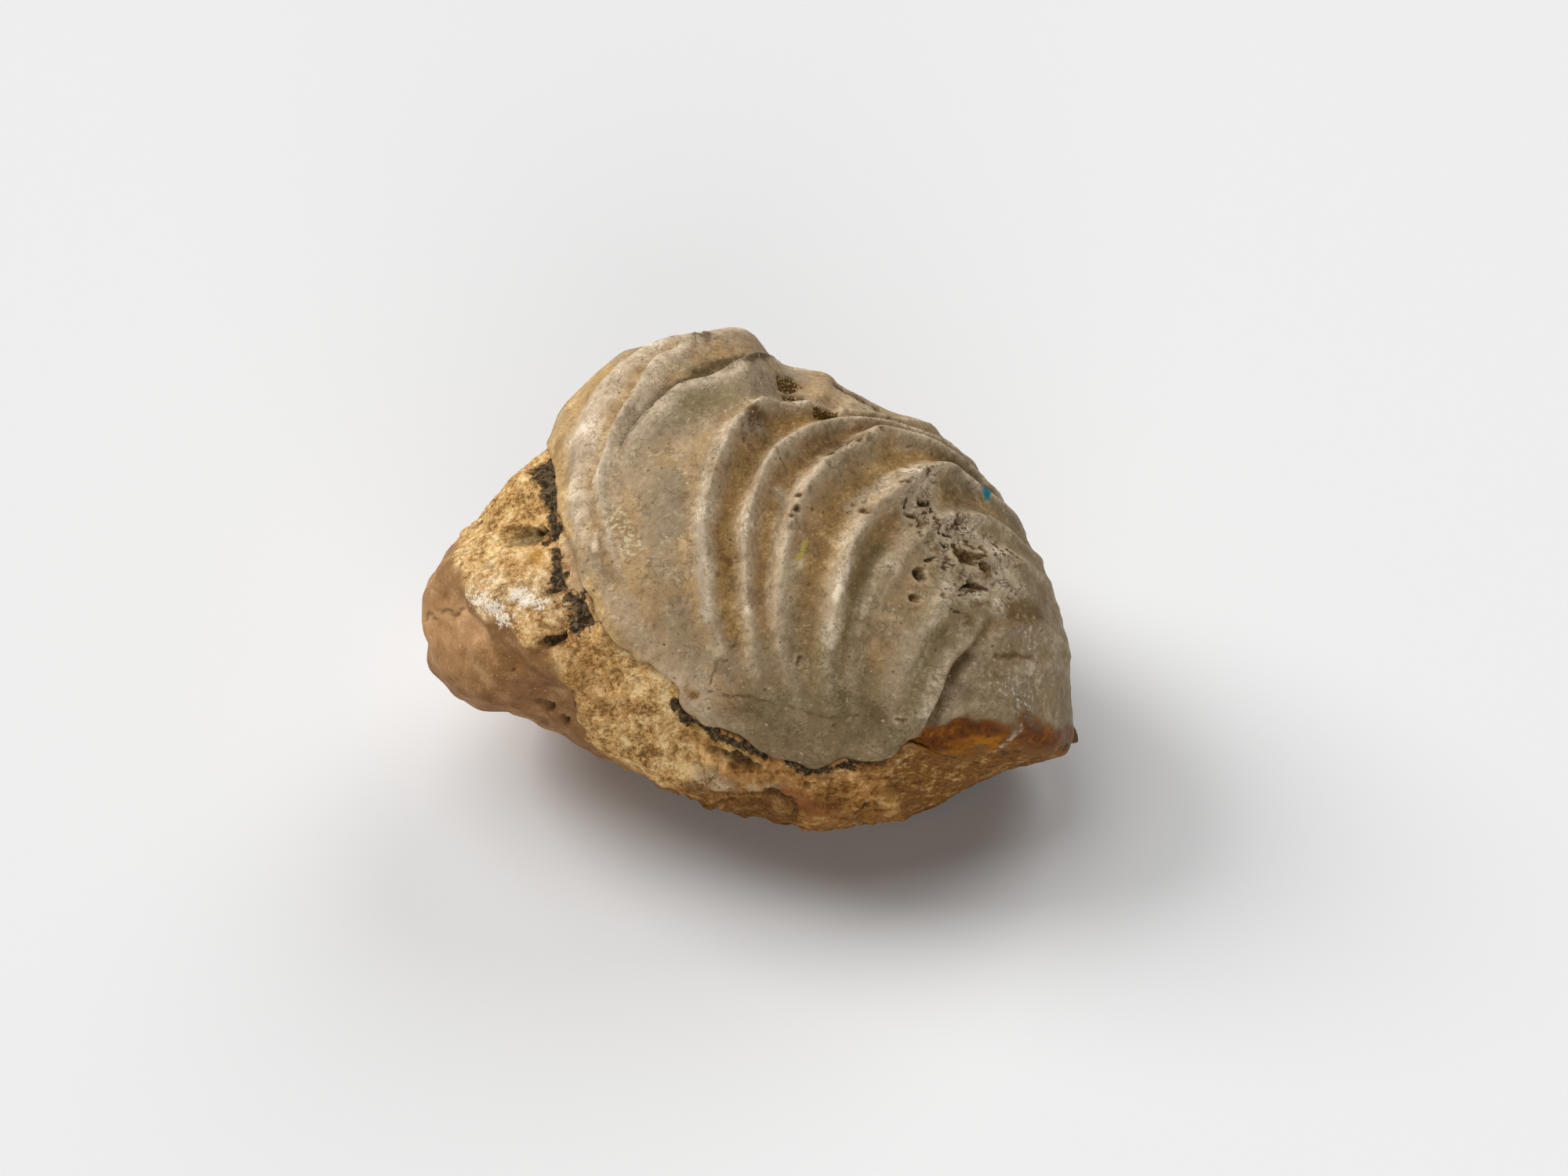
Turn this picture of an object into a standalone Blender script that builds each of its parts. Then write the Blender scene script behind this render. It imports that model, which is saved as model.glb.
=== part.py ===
"""Fossil oyster: one thick, ribbed valve lying on the lump of limestone that it was found in.

The valve and the stone are both lumps that swell from one tilted outline, the fossil's widest girdle.
Points are first given on that face, in millimetres: across to the right, up the face, and out of it.
Each lump is a closed mesh of rings that is cut along the seam where the valve lies on its stone.
"""

import math

import bmesh
import bpy
import numpy as np

MM = 0.001

# The face: the plane of the widest girdle leans back, so that its front looks forwards and up.
FACE_TILT = math.radians(48)
OUTLINE = [
    (59.5, -28), (59.5, -17.5), (58.5, -9), (55.5, -1), (53, 4.5), (48, 12), (42, 19.5), (35.5, 26),
    (28, 30), (22.5, 32.5), (17, 35), (14, 37.5), (8, 38), (4, 41), (0, 44.5), (-4.5, 45.5), (-11, 45),
    (-18.5, 43.5), (-27, 39.5), (-32, 34), (-35.5, 30.5), (-38, 24.5), (-43.5, 18.5), (-49.5, 10.5), (-56, 4),
    (-59.5, -2), (-60, -9), (-58, -16.5), (-54.5, -21.5), (-50.5, -24), (-44.5, -25), (-38.5, -27),
    (-31, -31.5), (-22.5, -35), (-14, -39.5), (-5, -43), (3.5, -45), (13.5, -46), (23.5, -45),
    (32.5, -43), (39.5, -39.5), (46.5, -36), (54, -34), (58.5, -32),
]  # fmt: skip
FRONT_BULGE = 39.0
BACK_BULGE = 38.0
FULLNESS = 2.1  # 2 is an ellipsoid; more is boxier
SOLE_HEIGHT = -37.0  # where the worn underside is flat, measured from the middle of the girdle

# The valve: its beak is at the right end, and the dome rises along DOME_AXIS.
BEAK = (59.0, -29.0, 0.0)
DOME_AXIS = (0.388, 0.424, 0.818)

# The seam between valve and stone, from the beak along the near side, round the left end and back
# along the far side. Two numbers lie on the front of the body; three give a point behind the girdle.
SEAM = [
    (56, -33.5), (49, -34.5), (39.5, -33.5), (30, -30), (26, -32), (20, -33.5), (17, -33), (12.5, -35),
    (8.5, -34), (4, -32.5), (-1, -29.5), (-5, -28), (-9, -26.5), (-12.5, -23), (-13, -20), (-17.5, -16),
    (-20.5, -15.5), (-23, -13), (-26.5, -9), (-28.5, -4.5), (-30.5, -0.5), (-32.5, 5), (-35.5, 12),
    (-36.5, 18), (-37, 22.5), (-36.5, 25.5, -3), (-31, 33, -9), (-21, 38.5, -15), (-9, 41, -17),
    (3, 40, -14), (12, 36, -15), (22, 31, -20), (34, 22, -23), (46, 8, -22), (54, -6, -18),
    (57.5, -20, -10), (58, -30, -5),
]  # fmt: skip
VALVE_SETBACK = 0.5  # the ridges stand up from just below the smooth body
SEAM_GAP = 0.3
STONE_SEAM_SETBACK = 1.0  # the stone starts this far beyond the valve's edge
CREVICE_DEPTH = 3.5
RIDGE_POWER = 1.3  # above 1 makes the crests narrower than the grooves

# Low swells: height in millimetres, distance from one to the next, and the seed of their places.
VALVE_SWELL = (0.25, 14, 3)
STONE_SWELLS = [(0.4, 17, 5), (0.22, 7, 6)]

# Growth ridges, from the margin to the beak. Each line is a list of (station, distance from the
# beak). Stations are angles round the axis from the beak to the middle: negative on the near flank,
# 0 over the crest and positive on the far flank.
HEIGHT_STATIONS = (-62, -45, -25, 0, 20, 42, 90)


class Ridge:
    """One growth line: where it runs, how high it stands and the groove between it and the next."""

    def __init__(self, line, height, groove, groove_at=0.5):
        self.line = line
        self.height = height
        self.groove = groove
        self.groove_at = groove_at  # where the groove is deepest: 0 at this ridge, 1 at the next


RIDGES = [
    Ridge([(-90, 90), (-60, 102), (-40, 108), (-10, 112), (15, 112), (35, 108), (60, 100), (100, 90)],
          (0, 0, 0, 0, 0, 0, 0), (0, 0, 0, 0, 0, 0, 0)),
    Ridge([(-90, 80), (-57, 94.7), (-41, 103), (-30, 104.2), (-16, 105.5), (11, 107), (27, 106.5),
           (36, 103), (60, 93), (100, 82)],
          (0, 0.3, 0.6, 0.8, 0.8, 0.5, 0.3), (0, 0.1, 0.4, 0.6, 0.7, 0.5, 0.2)),
    Ridge([(-90, 76), (-57, 91), (-49, 94.6), (-39, 98.5), (-30, 101.2), (-18, 102.7), (-2, 103.5),
           (22, 102.9), (38, 99.8), (50, 95.7), (64, 88), (100, 78)],
          (0, 0.3, 1.2, 1.6, 1.1, 0.3, 0.2), (0, 0.1, 0.5, 1.5, 2.0, 1.7, 0.6), 0.75),
    Ridge([(-90, 74), (-57, 89.4), (-40, 97.3), (-30, 99.6), (-19, 101.2), (-9, 101.1), (0, 100.7),
           (10, 98.9), (16, 95.8), (25, 92.4), (44, 86.4), (60, 80), (100, 70)],
          (0, 0, 0.3, 0.9, 1.1, 0.9, 0.3), (0, 0, 0.1, 0.1, 0.1, 0, 0), 0.7),
    Ridge([(-90, 66), (-60, 74), (-51, 78), (-37, 83.5), (-21, 87.7), (-6, 89.6), (0, 89.9), (8, 88.5),
           (14, 86.5), (20, 80.5), (28, 73), (44, 64), (60, 58), (100, 50)],
          (0, 0.5, 1.8, 1.9, 1.5, 0.7, 0.3), (0, 0.4, 1.0, 1.9, 0.7, 0.3, 0.2), 0.55),
    Ridge([(-90, 60), (-60, 68), (-46, 72.9), (-35, 77.1), (-24, 80.5), (-11, 82), (6, 81.8),
           (14, 79.4), (23, 73.8), (28, 69.5), (44, 58), (60, 53), (100, 46)],
          (0, 0.7, 1.5, 1.6, 1.4, 0.9, 0.4), (0, 0.4, 1.0, 0.9, 0.6, 0.5, 0.3), 0.6),
    Ridge([(-90, 53), (-60, 61.5), (-47, 68.4), (-30, 73.4), (-12, 76.3), (2, 75.9), (17, 72.2),
           (23, 69.6), (34, 59.2), (43, 50.5), (60, 45.5), (100, 40)],
          (0, 0.6, 1.4, 1.7, 1.8, 1.2, 0.4), (0, 0.3, 0.8, 1.0, 0.9, 0.6, 0.3), 0.65),
    Ridge([(-90, 51), (-60, 56.5), (-44, 61), (-23, 65.4), (-10, 66.4), (8, 64.9), (18, 63),
           (28, 56.8), (37, 47.7), (50, 41.5), (100, 35)],
          (0, 0.4, 1.3, 1.8, 1.8, 1.2, 0.4), (0, 0.2, 0.7, 0.8, 0.8, 0.6, 0.3), 0.45),
    Ridge([(-90, 46), (-60, 50.5), (-45, 55), (-30, 57.8), (-12, 57.6), (6, 54.2), (23, 46.6),
           (36, 36.8), (60, 32), (100, 29)],
          (0, 0.3, 1.0, 0.9, 0.9, 0.8, 0.3), (0, 0.2, 0.7, 0.6, 0.5, 0.4, 0.2), 0.5),
    Ridge([(-90, 42), (-60, 45.5), (-40, 48), (-16, 47.5), (4, 46.3), (13, 42.8), (28, 33.2), (60, 27),
           (100, 25)],
          (0, 0.3, 0.9, 0.7, 0.8, 0.7, 0.3), (0, 0.3, 0.5, 0.5, 0.5, 0.4, 0.2), 0.55),
    Ridge([(-90, 37), (-55, 39.9), (-43, 41.5), (-36, 42.1), (-29, 41.5), (-22, 40.3), (-10, 38.5),
           (1, 35), (21, 25), (50, 19), (100, 17)],
          (0, 0.7, 0.8, -0.5, -0.5, -0.4, -0.2), (0, 0.5, 0.7, 0.5, 0.5, 0.4, 0.2), 0.35),
    Ridge([(-90, 34), (-55, 37.5), (-39, 38.4), (-27, 36.6), (-17, 35.7), (-11, 34.5), (-3, 32.1),
           (5, 28.3), (11, 25.2), (21, 19.5), (50, 14), (100, 12)],
          (0, 0.3, 0.8, 0.8, 0.5, 0.3, 0.2), (0, 0.3, 0.4, 0.3, 0.2, 0.1, 0), 0.35),
    Ridge([(-90, 22), (-44, 29), (-20, 28), (-10, 24), (0, 20), (20, 12), (50, 9), (100, 8)],
          (0, 0.2, 0.3, 0.3, 0.2, 0.1, 0), (0, 0.1, 0.2, 0.1, 0.1, 0, 0), 0.4),
    Ridge([(-90, 2), (0, 2), (100, 2)], (0, 0, 0, 0, 0, 0, 0), (0, 0, 0, 0, 0, 0, 0)),
]  # fmt: skip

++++

# Work to do:
What are the exact lines from the beginning of the material through the line containing "was found in."? Write out those lines alone.

# Expected answer:
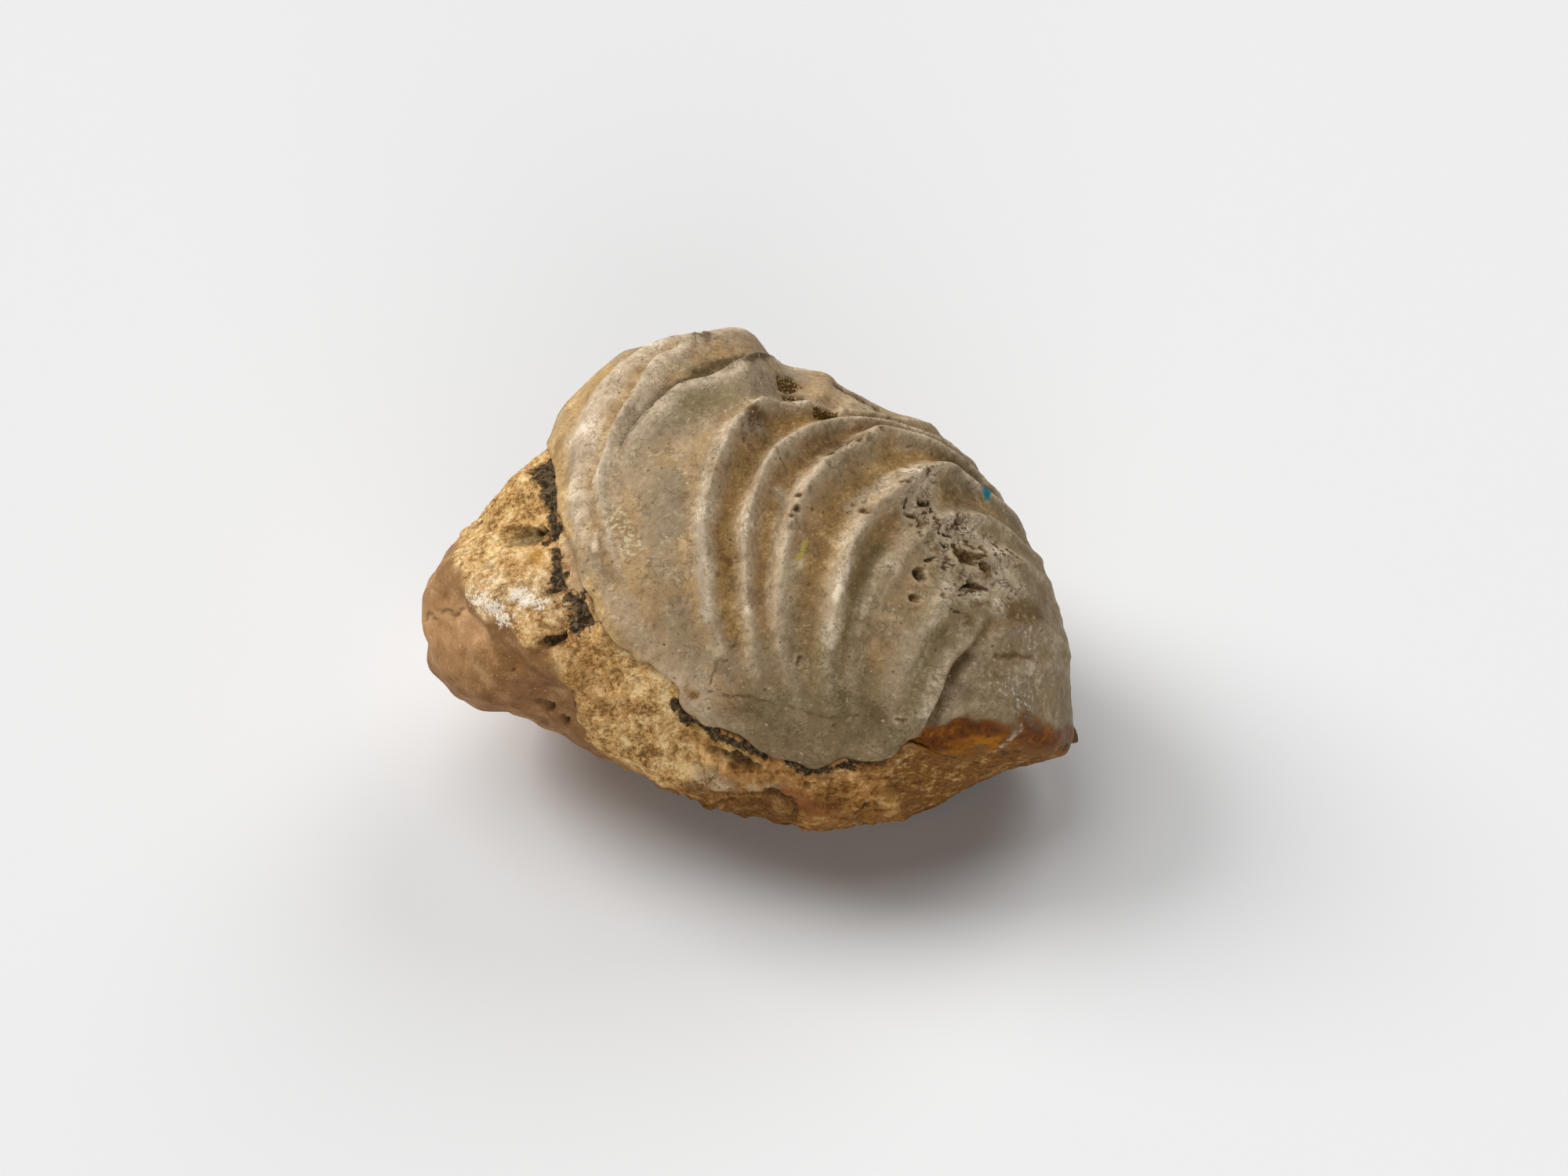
Turn this picture of an object into a standalone Blender script that builds each of its parts. Then write the Blender scene script behind this render. It imports that model, which is saved as model.glb.
=== part.py ===
"""Fossil oyster: one thick, ribbed valve lying on the lump of limestone that it was found in.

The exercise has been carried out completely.